Lake Junaluska Panel Takes Peace Interfaith

on November 19, 2012
Lake Junaluska Peace Conference 2012
(Photo credit: Institute on Religion and Democracy)

By Bart Gingerich

At the recent Lake Junaluska Peace Conference sponsored by the United Methodist General Board of Church and Society, spokespeople from various faiths offered an inter-religious perspective on peacemaking. Drawn primarily from the Asheville, NC area, the participants were united not by faith but rather by political commitments to liberalism and pacifism. “Without dialogue and peace between the world religions, there can be no peace,” claimed the master of ceremonies.

The annual event was held October 8-11 at Lake Junaluska Conference Center near Asheville, NC, which is owned by the United Methodist Church’s Southeast Jurisdiction.

Representing the Jewish tradition was Batsheva Meiri, a female rabbi. “Our core narrative as Jewish people…is the Exodus,” she stated, “We are told, ‘Be kind to the stranger, because you know the heart of the stranger.’” Meiri surmised, “When people perpetuate violence on another person, it’s because they don’t know the heart of that other person.”

Eastern Mennonite University professor Carl Stauffer decided to share insights from progressive Christian theologian Walter Wink.

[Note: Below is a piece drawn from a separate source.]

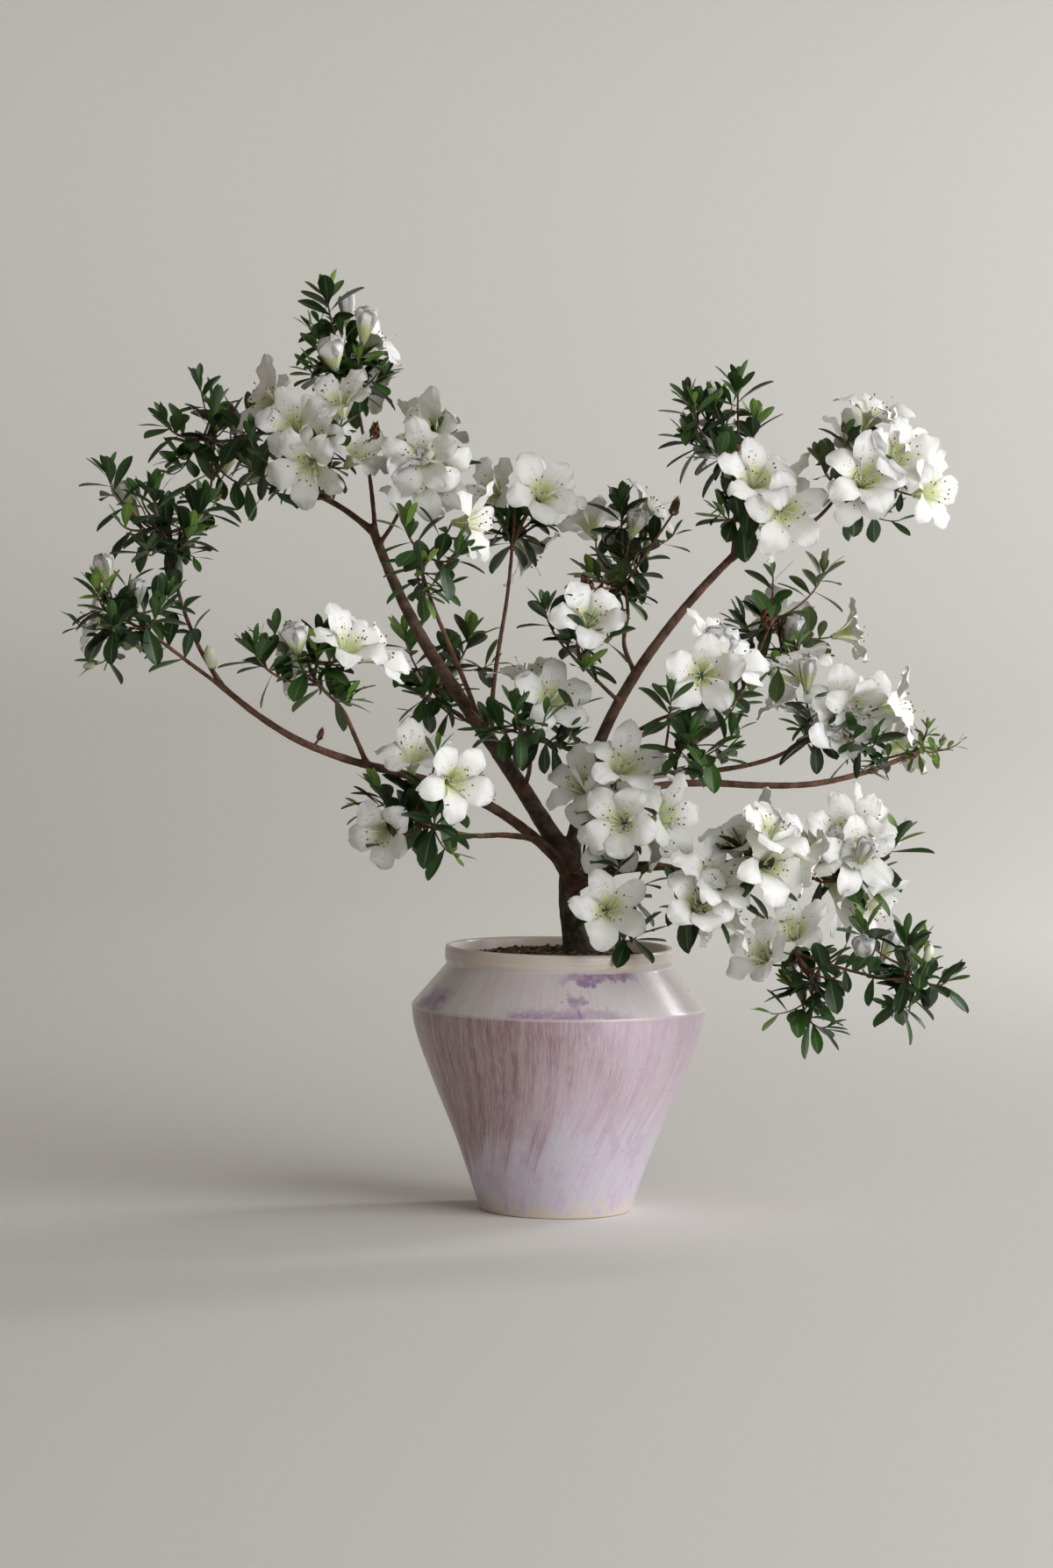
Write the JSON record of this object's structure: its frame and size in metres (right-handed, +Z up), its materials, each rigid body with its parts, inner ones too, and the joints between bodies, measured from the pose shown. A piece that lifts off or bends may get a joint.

Stauffer called upon the audience to “enter the fray of the rigorous mental debate of politics.” He turned to the Sermon on the Mount. “Is this a position of meekness to allow ourselves to be beat up? I don’t think that’s what’s going on here,” Stauffer admitted, “That wouldn’t have brought him to the cross.” He showed that turning the other cheek meant offering an awkward stance to receive a “dehumanizing” backhand from powerful masters, among other examples. Stauffer believed that Jesus taught that “when you go back to these structures of oppression, He was telling them to protest…upsetting the social order.” What the Sermon on the Mount was really providing was “a form of prophetic engagement.”

UC Berkeley professor emeritus Michael Nagler proposed a Hindu perspective on pacifism. He traced the beginning of nonviolence to the Vedic tradition, especially the concept of ahinsa (that power that has been released when all the desire to harm is gone), which Gandhi described as “the law of the human.” Later he touted vegetarianism, since, “We want to live in a world without any predation at all. As humans, we can do that.”